Этот "следственный монолог" — образец декабристской тактики на допросах: сказать много, не сказав главного.
А главным для Батенькова в тот день было все же свидание со Сперанским, о котором он сказал, не назвав имени своего патрона. Первый раз он, очевидно, действительно Сперанского не дождался. Это и неудивительно — Сперанский был на известном нам заседании Государственного совета, на котором он, судя по всему, не проронил ни слова, как, впрочем, и адмирал Мордвинов. Батеньков вернулся в дом Сперанского после трех часов, и обидные слова его о том, что Совет и Сенат спят и не думают об отечестве, неизвестно к кому в показании обращенные, на самом деле обращены были к Сперанскому.

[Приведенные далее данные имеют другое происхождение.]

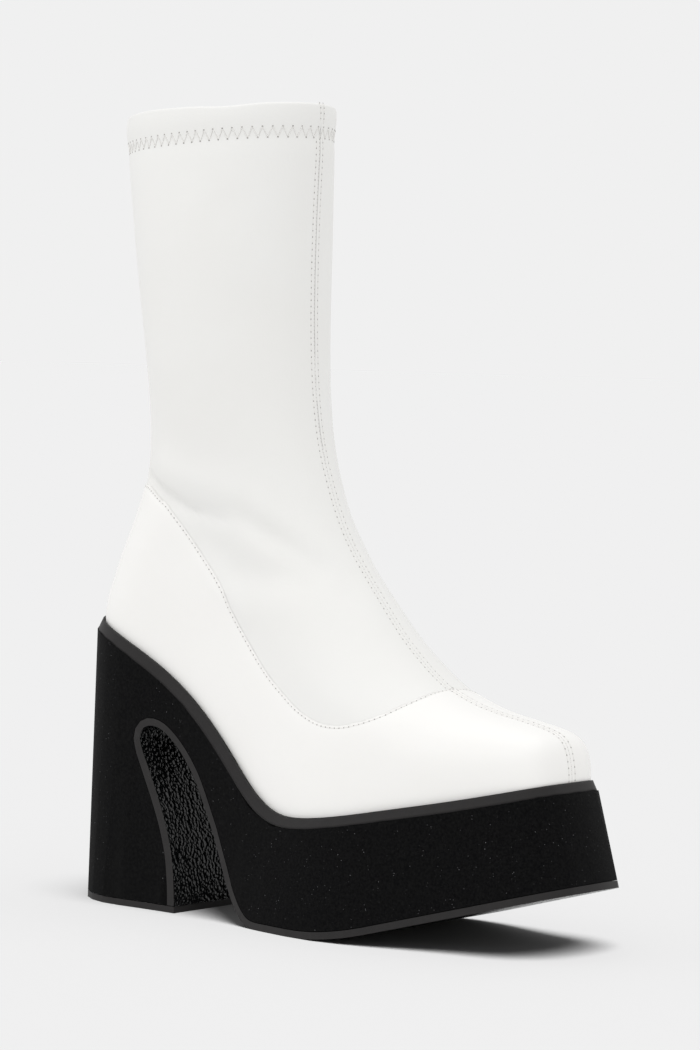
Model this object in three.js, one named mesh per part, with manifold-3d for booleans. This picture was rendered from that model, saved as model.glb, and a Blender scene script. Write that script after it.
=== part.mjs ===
// A chunky heel platform ankle boot for the right foot, with a pull-on sock-like shaft and a squared toe.
// Millimetres. X runs from the heel to the toe, Y to the wearer's left (the inner side of the foot), Z up.
// The origin is on the floor, at the middle of the flat spot under the heel.
import * as THREE from "three";
import { mergeVertices } from "three/addons/utils/BufferGeometryUtils.js";
import Module from "manifold-3d";

const wasm = await Module();
wasm.setup();

// Driving dimensions

// The last: the form that the upper is pulled over. Lengths run from the back of the heel.
const LAST_LENGTH = 246;
const HEEL_WIDTH = 57;
const WAIST_WIDTH = 60;
const BALL_WIDTH = 80;
const TOE_WIDTH = 41;
const HEEL_ROUND = 29; // length of the rounded back of the heel, seen from above
const LEG_ROUND = 45; // length of the rounded front of the leg, seen from above
const TOE_ROUND = 8; // length over which the squared toe is rounded off
const TOE_SQUARENESS = 3; // 2 is an ellipse, more is squarer
const TOE_DEPTH = 21; // height of the toe's front face over its seat

// Where the upper's edge lies on the platform, above the floor, at the top of the rand
const HEEL_HEIGHT = 124.5;
const PLATFORM_HEIGHT = 48;
const TOE_RISE = 22.5; // the toe over the lowest point of the forefoot

// The upper
const INSTEP_RISE = 134; // front of the ankle over the seat of the toe
const COUNTER_RISE = 66; // top of the heel counter over the seat of the heel
const LEG_HEIGHT = 157; // back of the collar over the top of the counter
const COLLAR_TILT = 6; // how much higher the collar is at the front
const ANKLE_WIDTH = 63;
const LEG_WIDTH = 73;
const LEATHER = 1.6; // wall of the bonded stretch leather
const HEM_DEPTH = 11; // the collar's edge is turned in by this much
const HEM_LEATHER = 1; // and is thicker by this much
const PANEL_LEATHER = 0.8; // wall of the firm panel that is stitched over the foot

// The sole unit
const RAND_HEIGHT = 4.4; // measured square to the seat line
const RAND_BEVEL = 1.9; // how far its outer face leans in
const SIDE_EDGE = 5.2; // the block's edge outside the last's feather edge, at the sides
const END_EDGE = 4; // and at the back of the heel and the front of the toe
const OUTSOLE_THICKNESS = 3;
const BREAST_THICKNESS = 4; // the same sheet, where it lines the front of the heel
const BREAST_START = 0.5; // share of the arch's run where the sheet begins to thicken
const BREAST_END = 0.7; // and where it has reached that thickness
const TOP_LIFT_THICKNESS = 2.8;
const INSOLE_THICKNESS = 3;
const HEEL_FLARE = 3.4; // how much wider the block is at the floor than at its edge, behind
const HEEL_SIDE_FLARE = 0.2;
const BALL_FLARE = 5;
const TOE_FLARE = 21;

// The arch cut through the block between heel and forefoot
const ARCH_HEIGHT = 80;
const ARCH_SPAN = 46; // along the floor
const BREAST_FOOT = 64; // where the heel's front face meets the floor
// The tread: flat under the ball of the foot, then straight up to the toe
const ROCKER_START = 139;
const ROCKER_BEND = 39;
const ROCKER_ANGLE = 15.2; // degrees

const CLEARANCE = 0.3; // between pieces that touch

// Fineness of the faceted solids
const SIDE_STEPS = 26; // from the heel's centre line to the toe's, on one side
const ARCH_STEPS = 72;
const BEND_STEPS = 12;

// Tables. Lengths are shares of the sizes that they name.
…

Барон Штейнгель живо и подробно описал визит к нему Батенькова: "27 ноября ввечеру господин Батеньков приехал к господину Прокофьеву и, застав меня у него, после нескольких слов, в рассеянии произнесенных, сказал мне: "Пойдемте в вашу комнату, хотя трубку выкурить". Когда мы пришли ко мне (в мезонин), то сели вместе на мою кровать, и тогда с видом крайнего сердечного огорчения он начал мне говорить: "Я поссорился со своим стариком и наговорил ему бог знает что. Как можно, упустили такой день, каковых едва ли во сто лет бывает один, и ничего не могли сделать для отечества. Теперь все пропало невозвратно; все предприятия надобно выкинуть из головы; кончено: Россия на сто лет должна остаться в рабстве". Я спросил: "Что же говорит Михаил Михайлович?" — "Что говорит! — отвечал он тем же тоном негодования, — говорит: "Я один, что ж мне прикажешь делать; одному мне нечего было говорить". Всего разговора нашего я никак не припомню, но эти слова врезались в моей памяти".
(Тут чрезвычайно важно, что Сперанский не отверг саму идею изменения формы правления, а только сослался на свое бессилие. У Батенькова, стало быть, с самого начала была идея изменения политического устройства акцией "высших сословий" — Государственного совета и Сената, провозглашения царствующей императрицей Елизаветы или же императором — малолетнего Александра Николаевича. Но надежда на сановников была столь же иллюзорной, как на добрую душу Константина.